[TASK]
Find the line containing "# Knurl: one" and copy it exactly, along with every line after it up to and including the line containing "points = [vertex.co". Copy nothing else.

[MATERIALS PROVIDED]
^^^^^^^^^^^^^^^^

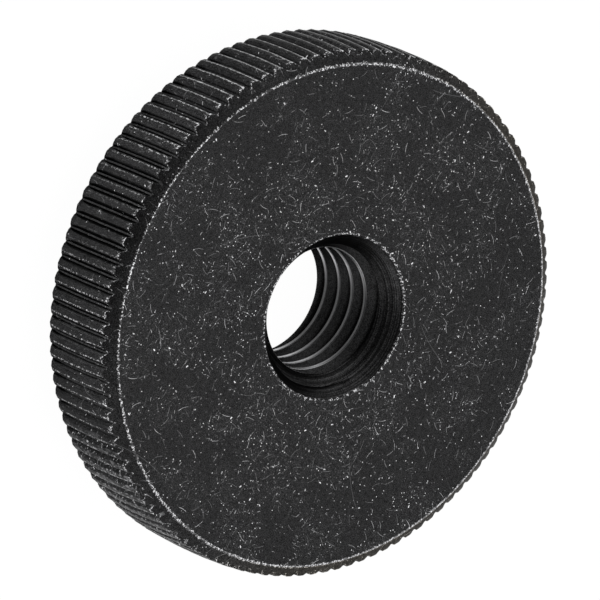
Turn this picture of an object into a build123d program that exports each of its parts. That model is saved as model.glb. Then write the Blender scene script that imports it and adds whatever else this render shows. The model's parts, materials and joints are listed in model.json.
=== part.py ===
from build123d import *
import os
from math import pi, radians, tan

# Knurled thumb nut: a flat turned steel disc with a tapped hole and a straight knurl round its rim.
# Frame: the nut lies on its crowned rear face, the hole stands on Z, the flat front face is on top.
# All sizes are in millimetres and degrees.

# Disc
outer_diameter = 36.0
thickness = 9.0
chamfer_width = 0.85      # radial width of the chamfer between the knurl and the flat front face
chamfer_height = 0.57     # height of the same chamfer along the axis
crown_height = 2.2        # the rear rim slopes in over this height
crown_angle = 30.0        # slope of that crown, measured from the rear face

# Tapped hole, M10 x 1.5
thread_diameter = 10.0
tap_drill_diameter = 8.5  # crests of the thread
front_mouth_diameter = 11.3
front_mouth_angle = 75.0  # included angle of the countersink on the front face
rear_mouth_diameter = thread_diameter
rear_mouth_angle = 90.0

# Straight knurl
knurl_pitch = 1.0
knurl_teeth = round(pi * outer_diameter / knurl_pitch)
groove_depth = 0.27
groove_angle = 90.0       # included angle of each V groove
groove_overshoot = 0.1    # how far the cutting profile stands outside the rim

outer_radius = outer_diameter / 2
face_radius = outer_radius - chamfer_width
rear_radius = outer_radius - crown_height / tan(radians(crown_angle))
os.makedirs("parts", exist_ok=True)


with BuildPart() as knurled_nut:
    # Solid blank: half of its section, turned about Z
    with BuildSketch(Plane.XZ) as section:
        with BuildLine():
            Polyline(
                (0, 0),
                (rear_radius, 0),
                (outer_radius, crown_height),
                (outer_radius, thickness - chamfer_height),
                (face_radius, thickness),
                (0, thickness),
                close=True,
            )
        make_face()
    revolve(axis=Axis.Z)

    # Hole: tap drill with a countersink at each end
    with Locations(Plane.XY.offset(thickness)):
        CounterSinkHole(
            radius=tap_drill_diameter / 2,
            counter_sink_radius=front_mouth_diameter / 2,
            counter_sink_angle=front_mouth_angle,
        )
    with Locations(-Plane.XY):
        CounterSinkHole(
            radius=tap_drill_diameter / 2,
            counter_sink_radius=rear_mouth_diameter / 2,
            counter_sink_angle=rear_mouth_angle,
        )

    # Knurl: one V groove across the rim for each tooth
    groove_half_width = (groove_depth + groove_overshoot) * tan(radians(groove_angle / 2))
    with BuildSketch(Plane.XY) as grooves:
        with PolarLocations(outer_radius, knurl_teeth):
            Polygon(
                (-groove_depth, 0),
                (groove_overshoot, groove_half_width),
                (groove_overshoot, -groove_half_width),
                align=None,
            )
    extrude(amount=thickness, mode=Mode.SUBTRACT)

knurled_nut.part.label = "knurled_nut"
export_step(knurled_nut.part, "parts/knurled_nut.step")

print(f"knurl: {knurl_teeth} teeth")
print(f"volume: {knurled_nut.part.volume:.0f} cubic mm, solids: {len(knurled_nut.part.solids())}")
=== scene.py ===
# %% [markdown]
# # A knurled thumb nut in blackened steel
#
# The object is one turned piece of steel: a flat disc with a straight knurl round its rim and a
# tapped hole through its middle. The lesson builds it the way a machinist does, by knurling a
# ring, turning the chamfers and cutting the thread, and then blackens it and wears its edges.

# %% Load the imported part
import json
import math

import bmesh
import bpy
from mathutils import Matrix, Vector, noise


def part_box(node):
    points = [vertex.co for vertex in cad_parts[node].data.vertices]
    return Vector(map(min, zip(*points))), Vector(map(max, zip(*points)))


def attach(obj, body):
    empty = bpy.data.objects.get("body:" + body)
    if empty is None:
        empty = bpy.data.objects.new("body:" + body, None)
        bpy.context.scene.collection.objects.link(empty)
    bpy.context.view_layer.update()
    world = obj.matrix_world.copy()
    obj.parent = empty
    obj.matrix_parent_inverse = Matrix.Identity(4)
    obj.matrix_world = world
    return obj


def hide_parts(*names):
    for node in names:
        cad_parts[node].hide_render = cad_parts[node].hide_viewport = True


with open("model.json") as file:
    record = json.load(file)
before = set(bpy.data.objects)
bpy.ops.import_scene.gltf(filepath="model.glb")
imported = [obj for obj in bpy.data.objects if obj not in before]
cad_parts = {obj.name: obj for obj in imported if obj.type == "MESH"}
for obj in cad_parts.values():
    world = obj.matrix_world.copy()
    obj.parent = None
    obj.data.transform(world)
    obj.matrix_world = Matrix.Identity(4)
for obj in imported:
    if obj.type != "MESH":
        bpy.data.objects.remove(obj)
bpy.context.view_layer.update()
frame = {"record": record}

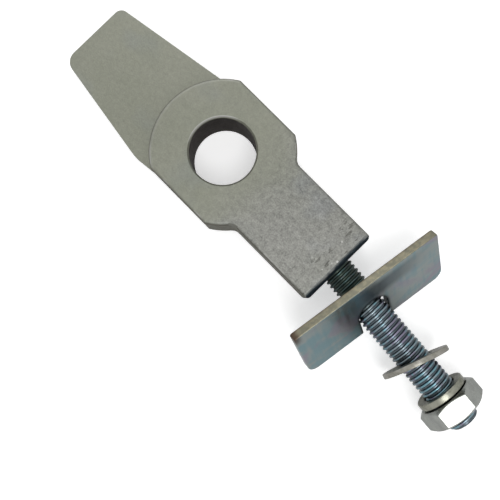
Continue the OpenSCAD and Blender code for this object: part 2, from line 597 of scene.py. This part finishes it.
@dataclass(frozen=True)
class ThreadFinish:
    """Blue zinc on the stud's thread, with painted shade in its roots and near the block.

    Attributes:
        steel: Main colour.
        teal: Second colour.
        violet: Third colour.
        root: Painted shade in the thread's roots.
        neck_shade: Painted shade on the thread near the block.
        root_shade_at: Radii between which the painted shade of the roots sets in.
        neck_shade_at: X between which the painted shade near the block sets in.
    """

    steel: Colour = (0.215, 0.262, 0.290)
    teal: Colour = (0.165, 0.300, 0.350)
    violet: Colour = (0.200, 0.190, 0.255)
    root: Colour = (0.085, 0.105, 0.120)
    neck_shade: Colour = (0.036, 0.050, 0.036)
    root_shade_at: Span = (0.00490, 0.00445)
    neck_shade_at: Span = (0.0665, 0.0605)

    def build(self) -> Material:
        """Build the material.

        Returns:
            The material.
        """
        g = Graph("zinc_thread")
        own = g.mapped(g.place, shift=(0, -PLAN.stud_y * MM, 0))
        x, y, z = g.split(own)
        patch = g.noise(g.mapped(own, scale=(0.35, 1, 1)), 260, 3, 0.55, 0.8)
        bloom = g.noise(g.mapped(own, shift=(0.3, 0.1, 0.2), scale=(0.5, 1, 1)), 320, 3, 0.55, 0.5)
        colour = g.mix(g.step(patch, 0.42, 0.60), self.steel, self.teal)
        colour = g.mix(g.step(bloom, 0.50, 0.64), colour, self.violet)
        # Painted shade in the thread's roots
        colour = g.mix(g.step(g.length(y, z), *self.root_shade_at), colour, self.root)
        # Painted shade on the thread near the block
        neck_shade_mask = g.step(g.add(x, g.product(patch, 0.004)), *self.neck_shade_at)
        colour = g.mix(g.product(neck_shade_mask, 0.85), colour, self.neck_shade)
        rough = g.add(0.20, g.product(bloom, 0.20))
        return g.metal(colour, rough, g.bump(g.noise(own, 2600, 2), 0.00002))


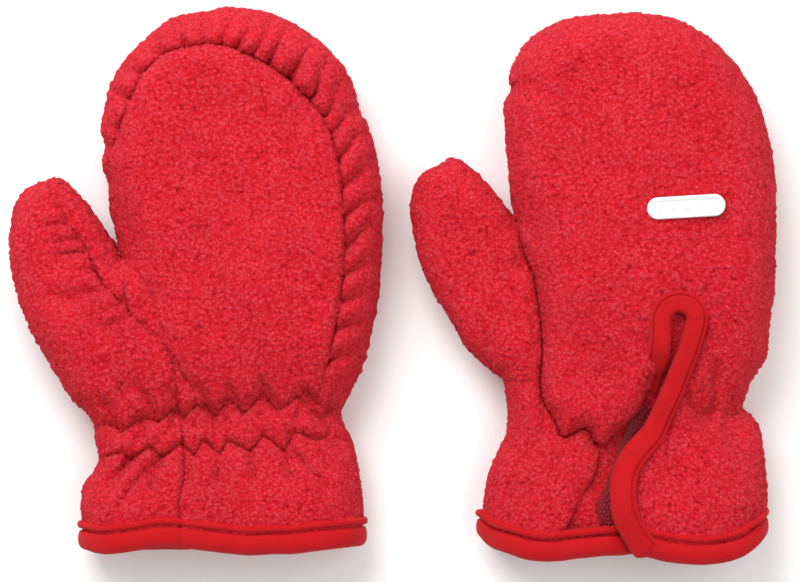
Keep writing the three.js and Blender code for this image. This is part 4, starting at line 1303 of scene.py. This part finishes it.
def mitten(spec):
    side = spec["side"]
    hinge = [j for j in frame["joints"] if j["name"] == f"{side}_thumb_swing"][0]
    origin = (hinge["pos_m"][0] / MM - THUMB_PIVOT[0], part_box(f"{side}_hem_binding")[0].y / MM)
    cloth = build_shell(spec, origin)
    names = parts_of(spec, cloth)
    made = {}
    for name in REPLACED:
        if not (names == name).any():
            continue
        thick = FLAP_CLOTH if name == "flap_cloth" else CLOTH
        obj = cloth_piece(f"{side}_{name}", cloth, names == name, FLEECE, thick)
        if name.startswith("thumb") and name != "thumb_side_cloth":
            blend_thumb(obj)
        elif name == "flap_cloth":
            blend_flap(obj)
        else:
            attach(obj, f"{side}_hand")
        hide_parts(*[f"{side}_{n}" for n in REPLACED[name]])
        made[name] = obj
    hem, hem_row, flap_hem, flap_hem_row = hem_pieces(spec, origin)
    made.update(closure(spec, origin))
    slit_tape, edge_tape = bindings(spec, origin)
    pill = badge(spec, origin)
    bands = [elastic(spec, origin, v, name) for name, v in ELASTIC_ROWS.items()]
    sewn_on = {
        "palm_cloth": [hem, hem_row, *bands], "back_cloth": [slit_tape, pill],
        "flap_cloth": [edge_tape, flap_hem, flap_hem_row], "hook_tape_base": [made.pop("hooks")],
    }


def studio():
    """A pale floor, a soft sky and a large soft light."""
    bpy.ops.mesh.primitive_plane_add(size=4.0, location=(0, 0, -0.0006))
    floor = bpy.context.object
    floor.name = FLOOR
    g = Graph("studio_white")
    at = g.add("ShaderNodeTexCoord").outputs["Object"]
    colour = g.ramp(g.noise(at, 3.0), [(0.0, (0.90, 0.90, 0.90)), (1.0, (0.93, 0.93, 0.93))])
    floor.data.materials.append(g.finish(colour, 0.9, Specular_IOR_Level=0.1))
    world = bpy.data.worlds.new("studio_sky")
    world.use_nodes = True
    world.node_tree.nodes["Background"].inputs["Color"].default_value = (1, 1, 1, 1)
    world.node_tree.nodes["Background"].inputs["Strength"].default_value = SKY
    bpy.context.scene.world = world
    for name, place, size, power in LIGHTS:
        light = bpy.data.lights.new(name, "AREA")
        light.size = size
        light.energy = power
        lamp = bpy.data.objects.new(name, light)
        lamp.location = place
        lamp.rotation_euler = (Vector((0, 0, 0)) - Vector(place)).to_track_quat("-Z", "Y").to_euler()
        bpy.context.scene.collection.objects.link(lamp)


def camera():
    """Straight down, so far off that the pair fills the picture as in a catalogue."""
    data = bpy.data.cameras.new("main")
    data.lens, data.sensor_width = LENS, SENSOR
    data.clip_start = 0.01
    eye = bpy.data.objects.new("main", data)
    eye.location = (0.002, -0.002, HINGE_HEIGHT * MM + PICTURE_WIDTH * LENS / SENSOR)
    bpy.context.scene.collection.objects.link(eye)
    bpy.context.scene.camera = eye


bpy.context.scene.view_settings.view_transform = "Standard"
for one in (LEFT, RIGHT):
    mitten(one)
studio()
camera()
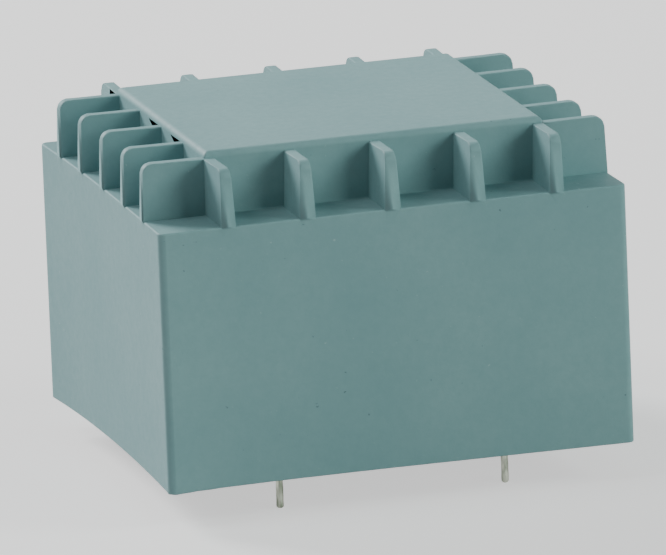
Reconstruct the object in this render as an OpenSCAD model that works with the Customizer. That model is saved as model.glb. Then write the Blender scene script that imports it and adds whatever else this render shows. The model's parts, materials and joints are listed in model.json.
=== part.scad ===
// Encapsulated mains transformer for printed circuit boards.
// A laminated core and a two-chamber coil sit upside down in a ribbed plastic
// cup that is filled with potting resin. Solder pins leave the open underside.
// Frame: origin at the middle of the pin pattern on the plane of the case's rim,
// +X along the long side, -Y towards the two primary pins, +Z towards the ribs.

/* [Core] */
// Width of the centre leg of an E lamination
leg_w = 16; // [14.4:0.2:17.6]
// Width of a yoke and of an outer leg
yoke_w = 8; // [7.2:0.1:8.8]
// Width of a window, between the centre leg and an outer leg
window_w = 8; // [7.2:0.1:8.8]
// Length of a window, between the two yokes
window_l = 24; // [21.6:0.2:26.4]
// Height of the stack of laminations
stack_h = 16.8; // [14:0.1:20]
// Number of laminations in the stack
lam_count = 33; // [20:1:40]
// Insulating coat between two laminations
lam_coat = 0.01; // [0.01:0.01:0.03]

/* [Coil former] */
// Wall of the coil former's tube and flanges
former_t = 0.8; // [0.6:0.05:1]
// Clearance between the coil former and the core
former_gap = 0.2; // [0.1:0.05:0.4]
// How far the flanges stand out above and below the tape
flange_lip = 0.35; // [0.2:0.05:1]
// Space between the core and the strips that carry the pins
strip_gap = 1.2; // [0.6:0.1:2]
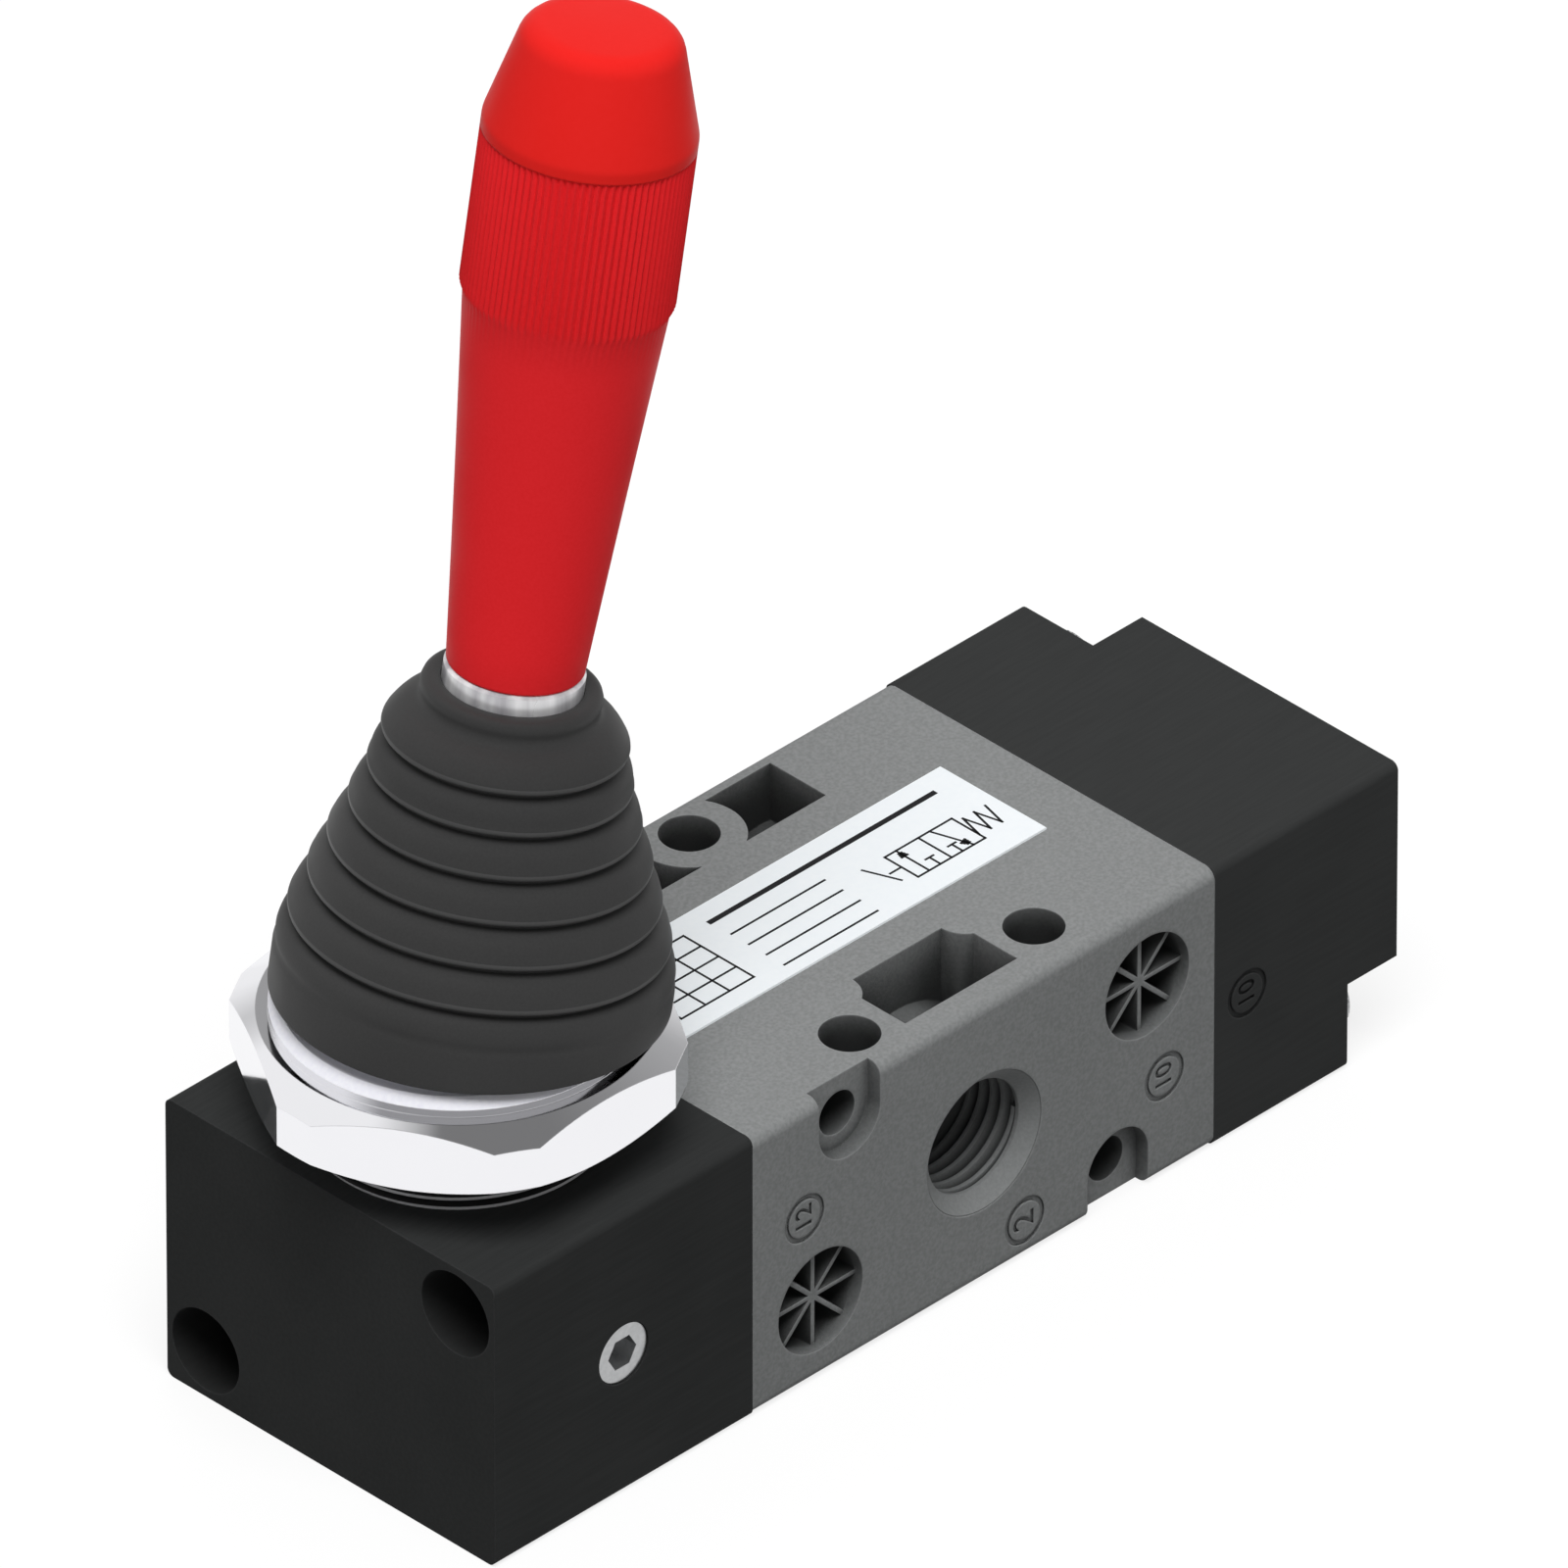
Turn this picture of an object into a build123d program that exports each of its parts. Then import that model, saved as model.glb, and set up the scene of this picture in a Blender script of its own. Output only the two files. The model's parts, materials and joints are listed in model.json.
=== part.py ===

^^^^^^^^^^^^^^^^

[SOLUTION]
    # Knurl: one V groove across the rim for each tooth
    groove_half_width = (groove_depth + groove_overshoot) * tan(radians(groove_angle / 2))
    with BuildSketch(Plane.XY) as grooves:
        with PolarLocations(outer_radius, knurl_teeth):
            Polygon(
                (-groove_depth, 0),
                (groove_overshoot, groove_half_width),
                (groove_overshoot, -groove_half_width),
                align=None,
            )
    extrude(amount=thickness, mode=Mode.SUBTRACT)

knurled_nut.part.label = "knurled_nut"
export_step(knurled_nut.part, "parts/knurled_nut.step")

print(f"knurl: {knurl_teeth} teeth")
print(f"volume: {knurled_nut.part.volume:.0f} cubic mm, solids: {len(knurled_nut.part.solids())}")
=== scene.py ===
# %% [markdown]
# # A knurled thumb nut in blackened steel
#
# The object is one turned piece of steel: a flat disc with a straight knurl round its rim and a
# tapped hole through its middle. The lesson builds it the way a machinist does, by knurling a
# ring, turning the chamfers and cutting the thread, and then blackens it and wears its edges.

# %% Load the imported part
import json
import math

import bmesh
import bpy
from mathutils import Matrix, Vector, noise


def part_box(node):
    points = [vertex.co for vertex in cad_parts[node].data.vertices]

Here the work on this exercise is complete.